First, there are the characters. They’re so realistic. And by that, I don’t just mean the dialogue. I mean they are real people with real quirks and faults that make them human and not just stock characters in a romance novel. I adored Blaine and Andrew, and what makes them perfect is their imperfections. Neither one is drop dead gorgeous, which, let me tell you, was a breath of fresh air. While they find each other attractive, the descriptions are of realistic men. Andrew is tall, and with his hair short, his ears stick out too much. Blaine is tall and lanky, with bony elbows and knees. He has a monobrow that he hates and body hair he doesn’t like, but there’s nothing he can really do about this during the end of the world. I mean what’s the point, right? Grooming? Nobody has time for that when you’re busy picking off zombies coming for your family. But that’s why I loved them. They were ordinary men thrown into a difficult situation, and not drop-dead gorgeous models.
Second, the realism of the situation. I know that might sound strange, but bear with me. Nicholas Kinsley does not shy away from the odors of the apocalypse, and I’m not talking about the rotting corpses outside the door. I mean the people. Without clean water, they don’t shower. There is no magic button that makes them scent free with clean clothing. No, these men and women don’t have the luxury of bathing, and they rarely get the opportunity to wash their clothing. Heck, when they go out on raids, they get excited when they find shaving cream and razors, and Blaine ends up sporting a beard at one point because he doesn’t have access to anything for a long time. Also refreshing? The ladies in the group make sure to point out their needs, and send the men out for tampons and toilet paper (I’m sorry but this had me rolling, because it was just awesome to see it not glossed over). When Andrew and Blaine get down to it, they’re dirty. Neither has really washed in months, but they’re not squeamish about it because their desire for each other is strong. Also, end of the world here, people. And you want to talk about privacy for things? Forget it. Not going to happen, which was the cause for a few amusing moments.

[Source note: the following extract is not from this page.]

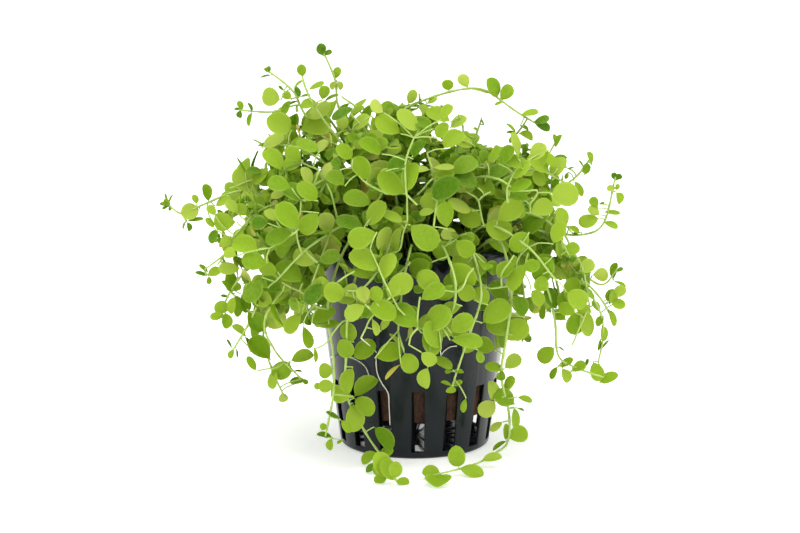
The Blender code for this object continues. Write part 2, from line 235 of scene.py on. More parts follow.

Next, the tedium. Not everything is high action, which might sound like it’s boring, but honestly it wasn’t. After being chased by hunters and crawlers, it was nice to see Blaine and Andrew just sit on the roof, watching walkers stumble around below them. As they get to know each other and their companions, readers get to know them, too. Just as they enjoyed the down time, I did as well. Watching Andrew slowly open up and reveal his past, and Blaine grow into a strong man rather than the terrified teen Merrick saved, was a treat because Kinsley does it with skill.
The plot of this novel is carefully constructed with a fair balance between the highs and the lows. Character is revealed bit by bit. The relationship between Andrew and Blaine slowly builds. They don’t fall instantly in love, they don’t jump into bed together, and they don’t do any of the things typical romance heroes do. They’re attracted to each other, yes, but they are also thrown together in a situation that, had they passed each other on the street when life was not falling apart, they probably wouldn’t have even looked at each other for more than a few seconds before moving on. Maybe it’s because this book, at its heart, isn’t completely a romance. While it has romantic elements to it, it’s about people coming together to survive in a world gone to hell.
Clearly I adored this novel, and I can’t wait for my paperback copy to arrive so I can hug it and then put it on my shelf. I want to say everyone should read this novel (and you should), but the people who will be most interested are those who enjoy books with zombies, where difficult decisions must be made, and where ordinary men possibly fall in love under extraordinary circumstances.